Żniwa w pełni, ziarno zwożone z pola to tylko część tego co pozostaje po całym sezonie pracy.
Temat resztek pozostających po żniwach, słomy i korzeni (o których często zapominamy) powraca coraz częściej. Jest on obowiązkowym gościem wielu spotkań z firmami doradczymi, handlowymi, a i sami producenci rolni szukają możliwości zagospodarowania pozostałości po żniwach w jak najefektywniejszy sposób.
Spadek żyzności gleb nie jest już tylko mitem, jest on faktem, na który ośrodki doświadczalne posiadają coraz więcej wyników badań i wiedzy. Za jeden z głównych powodów tego stanu podaje grabienie gleb rolniczych poprzez wywożenie słomy. Słoma to cenny materiał do produkcji peletu, czy w branży pieczarkarskiej, wywożona w tym kierunku nie wraca już na pola, tak jak wracała w postaci obornika.
Świadomi coraz bardziej tego faktu rolnicy, coraz rzadziej oddają słomę z pól, jak i niechętnie ją już sprzedają. Nie często spotyka się też tak nieodpowiedzialne i głupie wręcz wypalanie ściernisk, czy słomy.

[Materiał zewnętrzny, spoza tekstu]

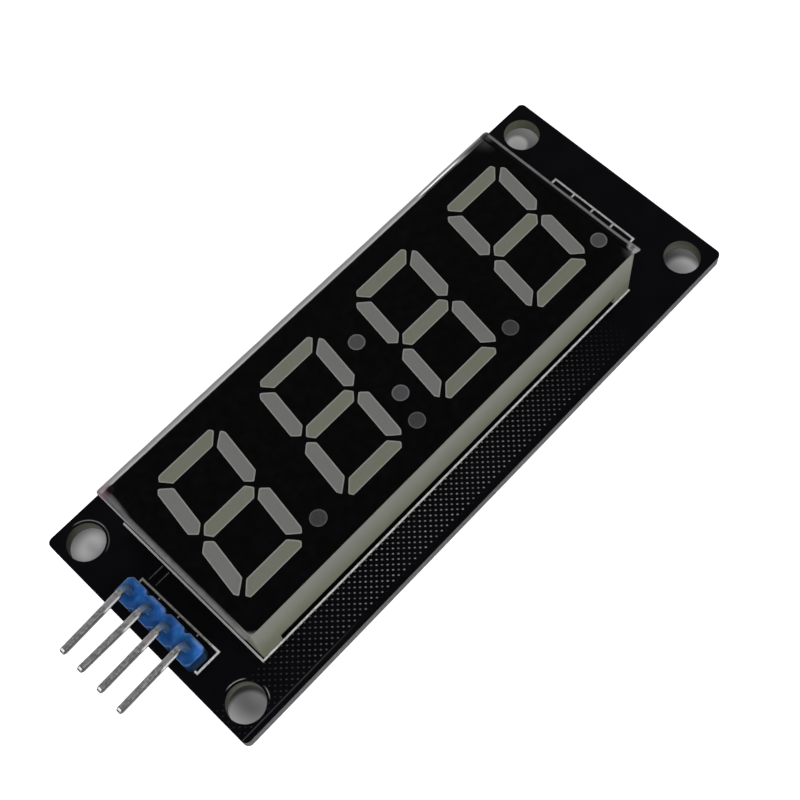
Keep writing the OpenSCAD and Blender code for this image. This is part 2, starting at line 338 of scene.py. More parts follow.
def board_finish():
    f = Finish("black_solder_mask", grey(8), 0.32, gloss=0.1)
    mottled = f.noise(3.5, 3.0)
    mask = f.mix(mottled, tone(2, 2, 5), tone(5, 5, 9))
    faces = f.normal()
    top = f.step(faces[2], 0.5, 0.9)
    wall = f.step(f.size(faces[2]), 0.5, 0.3)
    # hatched copper under the mask: its small openings are painted light grey, a painted highlight for the
    # glints they catch
    cell = 0.7071 / HATCH_PITCH
    u = f.times(f.plus(f.x, f.y), cell)
    v = f.plus(f.times(f.minus(f.x, f.y), cell), 0.5)
    off_u = f.times(f.minus(f.maths("FRACT", u), 0.5), 1.4)
    off_v = f.minus(f.maths("FRACT", v), 0.5)
    dot = f.step(f.away(off_u, off_v), 0.06, 0.285, 1.0, 0.0)
    lower = f.inside(f.y, -13.15, -9.6, 0.08)
    upper = f.inside(f.y, 10.6, 13.1, 0.1)
    upper = f.times(upper, f.step(f.x, -26.0, -19.0))
    ends = f.times(f.step(f.x, -31.0, -10.0, 0.05, 1.0), f.step(f.x, -2.0, 22.0, 1.0, 0.0))
    field = f.times(f.times(f.plus(lower, upper), ends), top)
    patchy = f.step(f.noise(0.5, 1.0), 0.3, 0.65, 0.5, 1.0)
    shine = f.times(f.times(dot, field), patchy)
    mask = f.mix(shine, mask, grey(156))
    # edge of the copper pour, faint along one corner
    pour = f.times(f.inside(f.y, -13.26, -13.16, 0.05), f.step(f.x, -17.0, -25.0, 0.0, 0.5))
    mask = f.mix(f.times(pour, top), mask, tone(84, 82, 90))
    # bare ring round the holes beside the pin strip, painted only where it catches the light as a painted
    # highlight, and the lining of all four, painted darker towards its top as painted shade
    lining = 0.0
    for hole in HOLES:
        across, along = f.minus(f.x, hole[0]), f.minus(f.y, hole[1])
        r = f.away(across, along)
        lining = f.plus(lining, f.step(r, 2.2, 2.0))
        turn = f.maths("ARCTAN2", along, across)
        for first, last, strength in RING_GLINT_ARCS.get(hole, ()):
            ring = f.times(f.inside(r, 2.12, 2.2, 0.04), f.inside(turn, first, last, 0.15))
            mask = f.mix(f.times(f.times(ring, top), strength), mask, grey(150))
    # cut laminate on the edges and in the holes
    layers = f.noise(0.12, 2.0, stretch=(0.15, 0.15, 1.0))
    fibre = f.noise(0.35, 3.0)
    cut = f.mix(layers, tone(78, 78, 78), tone(104, 104, 104))
    cut = f.mix(f.step(fibre, 0.5, 0.8), cut, tone(118, 120, 112))
    # painted shade: the cut faces that point along x, the board's ends, are darker
    cut = f.mix(f.step(f.size(faces[0]), 0.5, 0.9, 0.0, 0.55), cut, grey(14))
    # painted shade: the lining darkens towards the top of the hole
    bored = f.mix(f.step(f.z, 0.1, 1.45), tone(86, 87, 79), tone(70, 71, 62))
    bored = f.mix(f.times(layers, 0.4), bored, tone(110, 112, 96))
    # painted light: the lining of the hole at the far corner is lighter
    far_hole_light = f.times(f.step(f.x, 20.0, 22.0), f.step(f.y, 4.0, 6.0))
    bored = f.mix(f.times(far_hole_light, 0.5), bored, tone(138, 142, 120))
    cut = f.mix(f.times(lining, wall), cut, bored)
    rim = f.most(f.step(f.z, 0.09, 0.02), f.step(f.z, 1.49, 1.57))
    cut = f.mix(f.times(rim, 0.75), cut, grey(26))
    f.colour(f.mix(wall, mask, cut))
    f.rough(f.mix_value(wall, f.step(mottled, 0.3, 0.7, 0.26, 0.36), 0.75))
    f.relief(f.noise(0.45, 3.0), 0.01, 0.3)
    return f.material


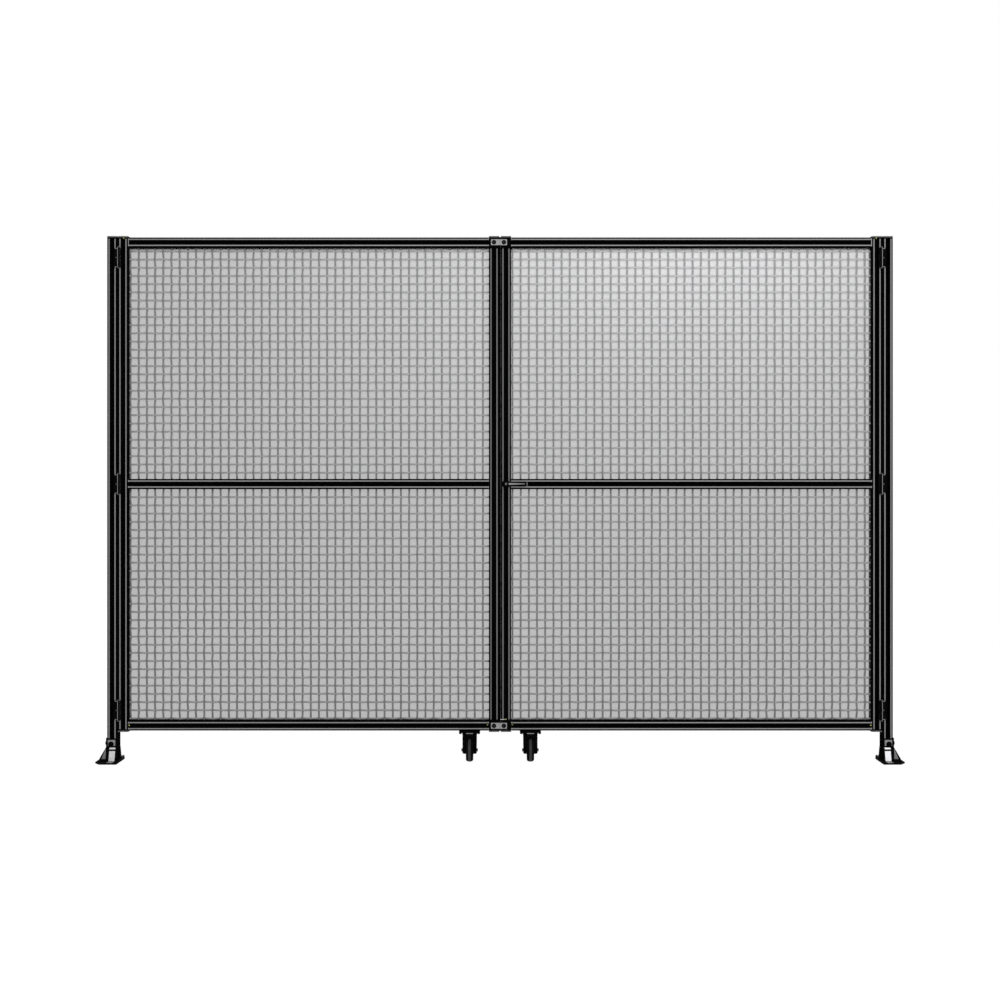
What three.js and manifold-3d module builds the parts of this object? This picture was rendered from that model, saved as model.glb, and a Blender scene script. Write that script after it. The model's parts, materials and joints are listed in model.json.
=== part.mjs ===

Przywrócenie glebie zamkniętych w słomie mikroelementów można przyśpieszyć. Warto to też robić. na rynku znajduje się spora gama biologicznych preparatów przyśpieszających proces humifikacji, jak i poprawiających biologiczne właściwości gleby.
Skutecznie wypierają one praktykę stosowania na resztki azotu. Nowoczesne preparaty, pozwalają na łatwość zabiegu, bezpieczeństwo i szybką efektywność.